As the inputShape is now inputShape = ( 1, ct.RangeDim(2,10), 5 ) we tell the TransformerEncoder that we can get sequences in range [2 - 10] and keep the nInputFeatures to 5 == d_model

While the model spec looks good, we fail in prediction

BUG 4:

Traceback (most recent call last): File "testFlexibleShape.aug26.py", line 101, in outputCoreML = mlmodel.predict( { inputName[0]: dummy_input.detach().numpy() }, useCPUOnly=True) File "/Library/Frameworks/Python.framework/Versions/3.7/lib/python3.7/site-packages/coremltools/models/model.py", line 367, in predict raise self._framework_error File "/Library/Frameworks/Python.framework/Versions/3.7/lib/python3.7/site-packages/coremltools/models/model.py", line 113, in _get_proxy_and_spec return (_MLModelProxy(filename, use_cpu_only), specification, None) RuntimeError: Error compiling model: "compiler error: Espresso exception: "Invalid argument": generic_reshape_kernel: Invalid bottom shape (5 2 1 1 1) for reshape to (5 3 1 1 1)". ERROR: PREDICT() on mlmodel failed! for test 1 inputShape type = 3 which is: Flexible, rangeDim shape, change the sequenceLength to a range [2,10]

9 -------------------------------------------------- TEST= 1 inputShape type = 4 TransformerEncoder Expected to FAIL, Convert PASS which is a BUG, Predict FAIL ok

As the inputShape is now inputShape = ( 1, 3, ct.RangeDim(2,10) ) we tell the TransformerEncoder that we can get number of input features in range [2 - 10] and keep the sequence length to 3.

BUG 5:

That should fail as such a dynamic model with variable input dimensions is not possible.

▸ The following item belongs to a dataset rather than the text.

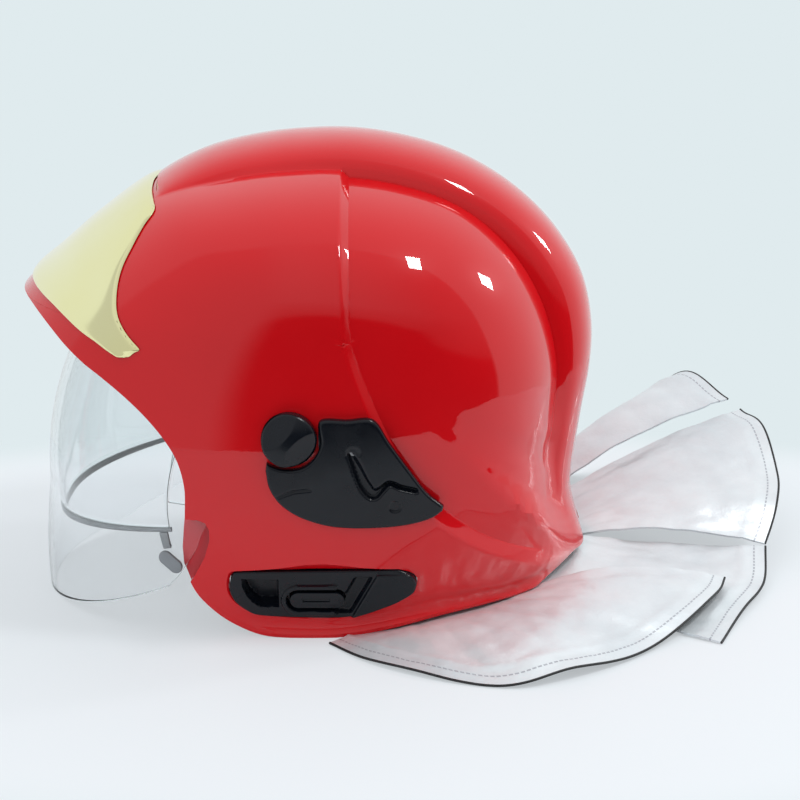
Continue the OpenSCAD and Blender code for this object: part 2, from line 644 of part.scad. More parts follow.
module ratchet_housing() {
    color("#24272a") difference() {
        union() {
            translate([ratchet_x, -30, ratchet_z - 11]) cube([ratchet_d, 60, 22]);
            translate([ratchet_x, 0, ratchet_z]) rotate([0, 90, 0]) cylinder(r = ratchet_r + 1, h = ratchet_d);
        }
        translate([ratchet_x + 2, 0, ratchet_z]) rotate([0, 90, 0]) cylinder(r = 4 + fit, h = 20);
    }
}
module ratchet_knob() {
    color("#1a1c1e") difference() {
        union() {
            translate([ratchet_x + ratchet_d + 0.4, 0, ratchet_z]) rotate([0, 90, 0]) cylinder(r = ratchet_r, h = 9);
            translate([ratchet_x + 2.4, 0, ratchet_z]) rotate([0, 90, 0]) cylinder(r = 4, h = ratchet_d);
        }
        for (a = [0:30:330]) translate([0, 0, ratchet_z]) rotate([a, 0, 0])
            translate([ratchet_x + ratchet_d - 1, 0, ratchet_r + 1.2]) rotate([0, 90, 0]) cylinder(r = 2.4, h = 20);
    }
}
// Cradle of four textile straps that cross under the crown and end inside the headband
cradle_top_gap = 1.4;
cradle_b = 18;
cradle_t = 1.4;
cradle_step = 1.7;
cradle_gap = 1.1;
cradle_dip = 5;
// The cradle hangs under the crown and clears the liner half way down its sides
side_strap_r = band_w - cradle_gap;
crown_z = hinge[1] + liner_in_r;
shoulder_z = hinge[1] + visor_y(side_strap_r * sin(45), liner_in_w, liner_in_r) + side_strap_r * (1 - sin(45));
cradle_top = min(crown_z, shoulder_z) - cradle_top_gap;
// Distance from the middle of the headband to its inner face in one direction
function on_side(turn) = band_w * abs(cos(turn)) < (band_l - band_w) * abs(sin(turn));
function band_reach(turn) = let (c = (band_l - band_w) * cos(turn), s = (band_l - band_w) * sin(turn))
    on_side(turn) ? band_w / abs(sin(turn)) : c + sqrt(band_w * band_w - s * s);
// How much nearer the band comes at one edge of a strap that meets it aslant
function band_slant(turn) = on_side(turn) ? 0 : cradle_b / 2 * (band_l - band_w) * abs(sin(turn)) / band_w;
module cradle_strap(turn, layer) {
    r = band_reach(turn) - cradle_gap - band_slant(turn);
    translate([0, 0, cradle_top - layer * cradle_step - r]) rotate([0, 0, turn]) rotate([90, 0, 0])
        rotate([0, 0, -0.2 * cradle_dip]) rotate_extrude(angle = 180 + 0.4 * cradle_dip, $fn = 96)
            translate([r - cradle_t, -cradle_b / 2]) square([cradle_t, cradle_b]);
}
module cradle_straps() {
    color("#4a4d50") translate([head_x, 0, 0]) {
        cradle_strap(0, 0);
        cradle_strap(90, 1);
        cradle_strap(48, 2);
        cradle_strap(-48, 3);
    }
}

// Chin strap hung from two anchors, with its cup and buckle
strap_t = 2;
strap_x = 2;
strap_z = -24;
strap_tilt = 20;
// The anchors' rivets end just inside the liner's face
rivet_h = 3.9;
rivet_gap = 0.4;
anchor_gap = 0.3;
strap_r = visor_y(norm([strap_x, strap_z] - hinge), liner_in_r, liner_in_w) - rivet_gap - rivet_h - anchor_gap
    - strap_t;
module chin_frame() {
    translate([strap_x, 0, strap_z]) rotate([0, strap_tilt, 0]) children();
}
module strap_arc(r, t, b, from, to) {
    rotate([90, 0, 90]) rotate([0, 0, from]) rotate_extrude(angle = to - from, $fn = 96)
        translate([r, -b / 2]) square([t, b]);
}
module chin_strap() {
    color("#2b2d30") chin_frame() strap_arc(strap_r, strap_t, strap_b, 184, 356);
}
module chin_cup() {
    color("#1d1f21") chin_frame() strap_arc(strap_r - 5.3, 5, strap_b + 14, 245, 295);
}
anchor_t = 1.6;
module strap_anchors() {
    y = strap_r + strap_t + anchor_gap;
    color("#8b9095") chin_frame() for (s = [0, 1]) mirror([0, s, 0]) {
        translate([-strap_b / 2 - 2, -y - anchor_t, -8]) cube([strap_b + 4, anchor_t, 16]);
        translate([0, -y, 0]) rotate([90, 0, 0]) cylinder(r = 3, h = rivet_h);
    }
}
buckle_at = 217;
buckle_b = 30;
module at_buckle() {
    chin_frame() rotate([90, 0, 90]) rotate([0, 0, buckle_at]) translate([strap_r + strap_t + 0.3, 0, 0]) children();
}
module buckle_body() {
    color("#17191b") at_buckle() difference() {
        translate([0, -19, -buckle_b / 2]) cube([7, 38, buckle_b]);
        translate([3, -9, -8]) cube([10, 18, 16]);
    }
}
module buckle_button() {
    color("#a01820") at_buckle() translate([5.2, -8.6, -7.6]) cube([3.2, 17.2, 15.2]);
}

// Curtain: rings about the nape that follow the shell's inside at a height
plan_x = 60;
rim_by_turn = [[0, -92], [14, -93.5], [27.6, -97], [40, -101], [51.6, -103], [61, -103.5], [79.6, -106],
    [97, -111], [111, -114], [125, -115]];
// Distance from the upright line through plan_x at which a skin lies, found by halving
function plan_r(turn, z, o, lo = 40, hi = 140, n = 22) =
    n == 0 ? (lo + hi) / 2 :
    let (m = (lo + hi) / 2, x = plan_x + m * cos(turn), y = m * abs(sin(turn)))
    y < side_y(x, z, o) ? plan_r(turn, z, o, m, hi, n - 1) : plan_r(turn, z, o, lo, m, n - 1);
function plan_point(turn, z, d) = let (r = plan_r(turn, z, -step_h - shell_t) - d)
    [plan_x + r * cos(turn), r * sin(turn), z];
function rim_z(turn) = lookup_at(rim_by_turn, abs(turn));
band_turns = [for (t = [-104:4:104]) t];
band_low = 3;
band_mid = 7;
band_high = 11;
band_gap = 0.5;
curtain_band_t = 1.4;
module curtain_band() {
    function at(d) = [for (z = [band_low, band_mid, band_high]) [for (t = band_turns)
        plan_point(t, rim_z(t) + z, d)]];
    color("#202224") between(at(band_gap + curtain_band_t), at(band_gap));
}

// A cloth solid about a grid of points
function unit(v) = v / norm(v);
function grid_normal(g, i, j) =
    let (
        n = len(g) - 1,
        m = len(g[0]) - 1,
        du = g[min(n, i + 1)][j] - g[max(0, i - 1)][j],
        dv = g[i][min(m, j + 1)] - g[i][max(0, j - 1)]
    ) unit(cross(du, dv));
module cloth(g, t) {
    function at(s) = [for (i = [0:len(g) - 1]) [for (j = [0:len(g[0]) - 1]) g[i][j] + grid_normal(g, i, j) * s]];
    between(at(t / 2), at(-t / 2));
}
floor_z = -axis_h;
cloth_rows = 9;
// Runs from the band's inner face down past the rim and out to the hem
function curtain_column(turn, hem, lift, fold) =
    let (
        z = rim_z(turn),
        inside = band_gap + curtain_band_t + cloth_t / 2 + 1.9,
        a = plan_point(turn, z + band_high - 2, inside),
        m = plan_point(turn, z + band_mid - 1, inside),
        b = plan_point(turn, z + 1, inside + 1),
        out = unit([hem[0] - b[0], hem[1] - b[1], 0]),
        low = max(floor_z + cloth_t / 2 + 0.05, z - 2.8),
        c = [b[0], b[1], low] + out * 2,
        d = [c[0], c[1], low] + out * 9,
        free = min(1, max(0, (norm(hem - d) - 25) / 60))
    )
    concat([a, m, b, c], [for (k = [0:cloth_rows]) let (u = k / cloth_rows, p = mid(d, hem, u))
        [p[0], p[1], max(floor_z + cloth_t / 2 + 0.05, p[2] + free * (lift * sin(180 * u) + fold * pow(u, 1.5)))]]);
// Hem points of each panel, from its first to its last turn about the nape
hem_side_left = [[19, -112, -114.3], [38, -134, -114.3], [60, -150, -114.3], [86, -163, -114.3],
    [114, -168, -114.3], [140, -158, -113], [164, -141, -113.5], [188, -118, -112.5], [210, -92, -110],
    [226, -66, -106.5], [233, -44, -104]];
hem_rear_left = [[222, -112, -114.3], [231, -90, -114.3], [241, -68, -114.3], [252, -46, -113.5],
    [258, -28, -110], [262, -2, -101]];
hem_rear_right = [[262, 0, -100], [271, 20, -89], [276, 45, -78], [276, 72, -68], [272, 98, -61],
    [265, 124, -57]];
hem_side_right = [[258, 130, -52], [237, 160, -46], [214, 168, -66], [192, 171, -90], [168, 172, -112],
    [140, 168, -114.3], [114, 162, -114.3], [86, 153, -114.3], [60, 142, -114.3], [38, 128, -114.3],
    [19, 112, -114.3]];
function hem_at(h, u) = let (x = u * (len(h) - 1), i = min(len(h) - 2, floor(x))) mid(h[i], h[i + 1], x - i);
module curtain(from, to, hem, n, lift, folds, depth) {
    g = [for (i = [0:n]) let (u = i / n)
        curtain_column(mid(from, to, u), hem_at(hem, u), lift, depth * (1 - cos(360 * folds * u)) / 2)];
    cloth(g, cloth_t);
}
module curtain_side_left() {
    color("#d9dde0") curtain(-100, -48, hem_side_left, 20, 9, 3, 4);
}
module curtain_rear_left() {
    color("#d9dde0") curtain(-38, -1, hem_rear_left, 14, -2, 1, 3);
}
module curtain_rear_right() {
    color("#d9dde0") curtain(1, 43, hem_rear_right, 14, 6, 2, 5);
}
module curtain_side_right() {
    color("#d9dde0") curtain(47, 100, hem_side_right, 20, 9, 3, 5);
}

placed() {
    outer_shell();
    frontal_plate();
    face_shield();
    shield_arm();  // shield_arm_left
    right() shield_arm();  // shield_arm_right
    shield_grip();  // shield_grip_left
    right() shield_grip();  // shield_grip_right
    ocular_visor();
    ocular_trim();
    ocular_tab();  // ocular_tab_left
    right() ocular_tab();  // ocular_tab_right
    hinge_pin();  // hinge_pin_left
    right() hinge_pin();  // hinge_pin_right
    visor_housing();
    cheek_panel();  // cheek_panel_left
    right() cheek_panel();  // cheek_panel_right
    side_plate();  // side_plate_left
    right() side_plate();  // side_plate_right
    plate_screws();
    side_knob();  // side_knob_left
    right() side_knob();  // side_knob_right
    knob_spindle();  // knob_spindle_left
    right() knob_spindle();  // knob_spindle_right
    mask_bracket();  // mask_bracket_left
    right() mask_bracket();  // mask_bracket_right
    mask_release();  // mask_release_left
    right() mask_release();  // mask_release_right
    liner_front();
    liner_rear();
    brow_pad();
    headband();
    ratchet_housing();
    ratchet_knob();
    cradle_straps();
    chin_strap();
    chin_cup();
    strap_anchors();
    buckle_body();
    buckle_button();
    curtain_band();
    curtain_side_left();
    curtain_rear_left();
    curtain_rear_right();
    curtain_side_right();
}
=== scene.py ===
"""Looks of the fire helmet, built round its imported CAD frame."""

import json
import math

import bmesh
import bpy
import numpy as np
from mathutils import Matrix, Quaternion, Vector


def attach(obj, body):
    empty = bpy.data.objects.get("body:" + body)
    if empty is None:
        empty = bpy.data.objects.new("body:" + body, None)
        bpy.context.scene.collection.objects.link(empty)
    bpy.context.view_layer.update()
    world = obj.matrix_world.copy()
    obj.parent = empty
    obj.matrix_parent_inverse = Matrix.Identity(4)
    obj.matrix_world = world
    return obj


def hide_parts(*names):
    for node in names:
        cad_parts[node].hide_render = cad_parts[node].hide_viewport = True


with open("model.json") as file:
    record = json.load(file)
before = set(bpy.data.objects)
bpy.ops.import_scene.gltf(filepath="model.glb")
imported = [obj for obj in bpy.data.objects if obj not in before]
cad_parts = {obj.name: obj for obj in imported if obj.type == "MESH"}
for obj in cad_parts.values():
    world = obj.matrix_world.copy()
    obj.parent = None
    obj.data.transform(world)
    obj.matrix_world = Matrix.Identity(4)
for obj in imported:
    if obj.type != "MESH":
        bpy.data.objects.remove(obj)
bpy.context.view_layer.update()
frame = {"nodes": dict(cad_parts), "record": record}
scene = bpy.context.scene
NODES = frame["nodes"]

# Sizes shared with the CAD source, in millimetres from the knob axis
SHIFT = np.array([-64.5, 0.0, 115.0])
POLE = np.array([31.0, 48.0])
HINGE = np.array([19.0, -47.0])
SHELL_W, SHELL_T, STEP_H = 123.0, 3.5, 3.5
SHELL_P, SHELL_Q, VISOR_P = 2.5, 2.1, 2.2
CREST_W, CREST_FLANK = 40.0, 3.0
PLATE_T, PLATE_GAP = 3.0, 0.7
DOME = [(-148, 54), (-128, 70.5), (-105, 89.5), (-75, 109.5), (-45, 117.5), (-10, 123), (20, 124.5),
        (58, 119.5), (95, 105), (123, 79), (140, 48), (147, 15), (145, -20), (143.5, -50), (151, -76),
        (161, -92)]
BELOW = [(228.4, 191), (231.6, 195), (235.6, 200), (240.3, 204), (253.4, 222), (264, 247), (275, 265),
         (291, 268), (303, 269), (314, 270), (326, 252), (338, 229), (349.6, 203), (356, 193)]
CREST = [(-75, 112), (-53, 124), (-25, 132), (2, 135.5), (29, 136), (57, 132), (95, 119), (121, 102),
         (142, 80), (155, 57), (160.5, 30), (159.5, 5), (156, -15), (153, -35), (150.8, -55), (151.2, -72),
         (156, -83.5), (161, -92)]
RIM = [(161, -92), (151, -92.6), (146, -97), (133, -101), (117, -103), (104, -103.5), (77, -106),
       (47, -111.5), (22, -115), (-2, -115), (-17, -113.5), (-30, -108), (-40, -101), (-49, -91),
       (-54, -80), (-56, -70), (-55, -55), (-54, -40), (-54, -28), (-57, -15), (-63, -4), (-72, 7),
       (-83, 17), (-95, 25.5), (-105, 31.5), (-115, 38.5), (-123, 44.5), (-130, 49), (-137, 52.3),
       (-143, 53.7), (-148, 54)]
STEP_DIR, CREST_START, NAPE_BOW = 88.4, 30.7, 27.0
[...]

The model convert() ONLY warns, but should fail actually!

Speculation: it looks like the coremltools flip/swap some input arguments like seqLen and nFeatures for TransformerEncoder but not LSTM

/Library/Frameworks/Python.framework/Versions/3.7/lib/python3.7/site-packages/coremltools/models/model.py:119: RuntimeWarning: You will not be able to run predict() on this Core ML model. Underlying exception message was: Error compiling model: "compiler error: Espresso exception: "Invalid blob shape": generic_elementwise_kernel: cannot broadcast [2, 3, 1, 1, 1] and [5, 3, 1, 1, 1]".

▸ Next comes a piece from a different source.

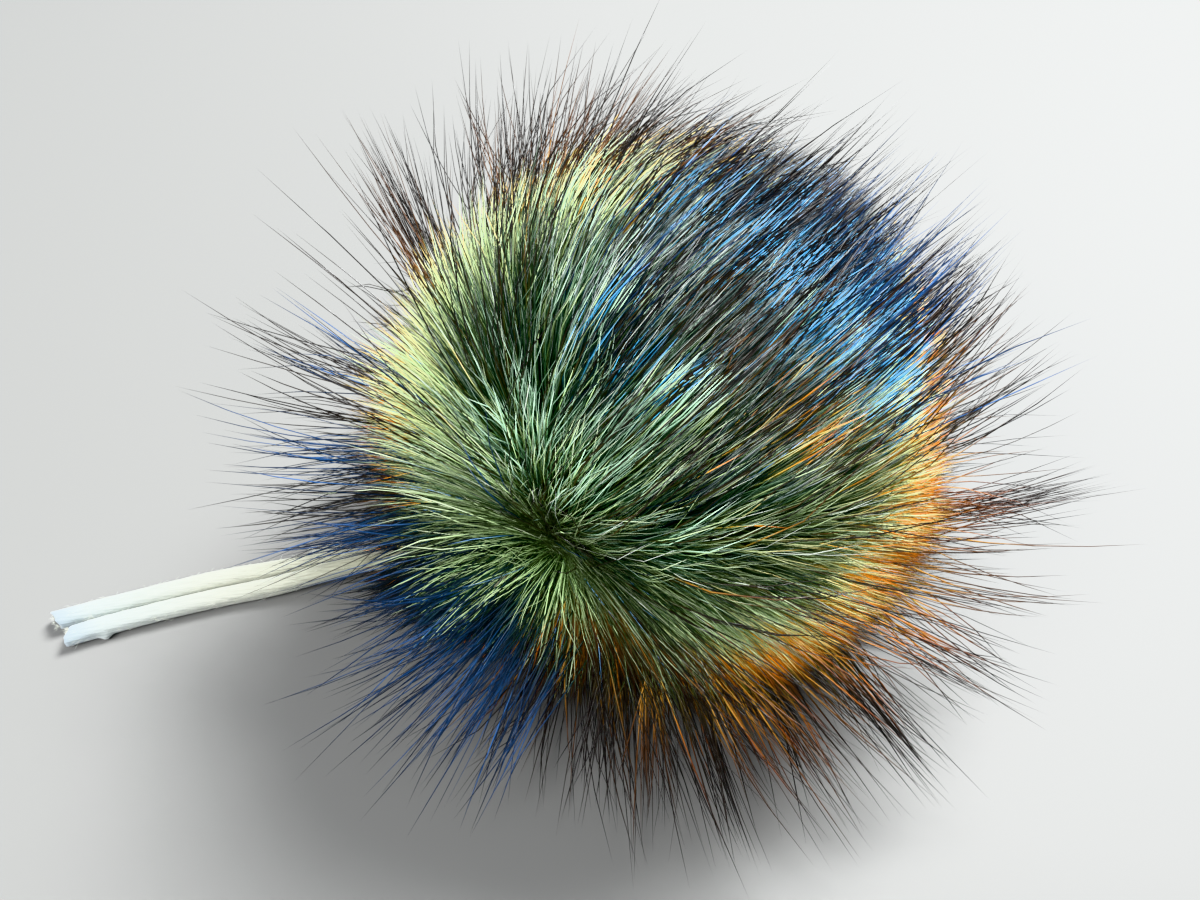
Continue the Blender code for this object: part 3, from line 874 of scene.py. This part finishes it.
def shown_towards(paths, directions, facts):
    """Directions from the ball's centre of the points where strands show."""
    nearness = np.exp(-(angles_from(GATHER, directions) / SHOWS_NEARER_SPREAD) ** 2)
    at = SHOWS_AT - SHOWS_NEARER * nearness
    if "shows_at" in facts:
        at = np.full(len(paths), facts["shows_at"])
    at *= facts["points"] - 1
    low = at.astype(int)
    part = (at - low)[:, None]
    each = np.arange(len(paths))
    return unit(paths[each, low] * (1.0 - part) + paths[each, low + 1] * part - BALL_CENTRE)


def make_layer(layer):
    """What the strands of one layer need to become meshes, and what their families depend on."""
    facts = dict(zip(LAYER_COLUMNS, LAYERS[layer]), **LAYER_EXTRAS.get(layer, {}))
    directions, roots = layer_roots(layer, facts)
    count = len(roots)
    full = full_lengths(directions, layer == "guard")
    lengths = full * facts["length"] * (1.0 + facts["spread"] * chance.uniform(-1.0, 1.0, count))
    lean = chance.normal(0.0, facts["lean"], roots.shape)
    fine = follow_pile(roots, lengths, (facts["points"] - 1) * STEPS_A_POINT, lean)
    reach = lengths.max()
    tufts, middles = tuft_paths(facts["tufts"], reach, facts["tuft_lean"])
    owners = nearest_tuft(directions, tufts)
    tuft_tight = chance.uniform(*facts["tight"], len(tufts))
    tight = tuft_tight[owners] * chance.uniform(0.6, 1.0, count)
    paths = draw_into_tufts(fine[:, ::STEPS_A_POINT], lengths, owners, middles, reach, tight)
    paths = wave_strands(paths, facts["wave"] * MM, facts["waves"])
    if layer == "guard":
        paths[:, 1:-1] = 0.5 * paths[:, 1:-1] + 0.25 * (paths[:, :-2] + paths[:, 2:])
    radii = facts["radius"] * MM * chance.uniform(0.75, 1.25, (count, 1))
    shares = np.linspace(0.0, 1.0, facts["points"])
    radii = radii * (1.0 - shares) ** facts["blunt"]
    push_off_tie(paths, TIE_CLEARANCE)
    lift_off_floor(paths, facts["radius"] * MM * FLOOR_CLEARANCE)
    tuft_draw = chance.uniform(size=len(tufts))
    shared = chance.uniform(size=count) < facts["together"]
    draws = np.where(shared, tuft_draw[owners], chance.uniform(size=count))
    towards = shown_towards(paths, directions, facts)
    tuft_tone = chance.uniform(size=len(tufts))
    tones = 0.5 * tuft_tone[owners] + 0.5 * chance.uniform(size=count)
    tones = 0.5 + (tones - 0.5) * facts.get("calm", 1.0)
    # The shift by place adds painted light and shade to each strand's tone.
    tones = np.clip(tones + painted_light_and_tone_shift(towards), 0.0, 1.0)
    start = facts.get("from_share", 0.0)
    colour_shares = start + (1.0 - start) * shares[None, :] * (lengths / full)[:, None]
    return dict(paths=paths, radii=radii, tones=tones, shares=colour_shares,
                towards=towards, draws=draws)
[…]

Traceback (most recent call last): File "testFlexibleShape.aug26.py", line 101, in outputCoreML = mlmodel.predict( { inputName[0]: dummy_input.detach().numpy() }, useCPUOnly=True) File "/Library/Frameworks/Python.framework/Versions/3.7/lib/python3.7/site-packages/coremltools/models/model.py", line 367, in predict raise self._framework_error File "/Library/Frameworks/Python.framework/Versions/3.7/lib/python3.7/site-packages/coremltools/models/model.py", line 113, in _get_proxy_and_spec return (_MLModelProxy(filename, use_cpu_only), specification, None) RuntimeError: Error compiling model: "compiler error: Espresso exception: "Invalid blob shape": generic_elementwise_kernel: cannot broadcast [2, 3, 1, 1, 1] and [5, 3, 1, 1, 1]". ERROR: PREDICT() on mlmodel failed! for test 1 inputShape type = 4 which is: Flexible, rangeDim shape, change the numFeatures to a range [2,10] (which won't work for TransformerEncoder as [-1] == numFeatures)

leovinus2001 avatar Aug 26 '20 19:08 leovinus2001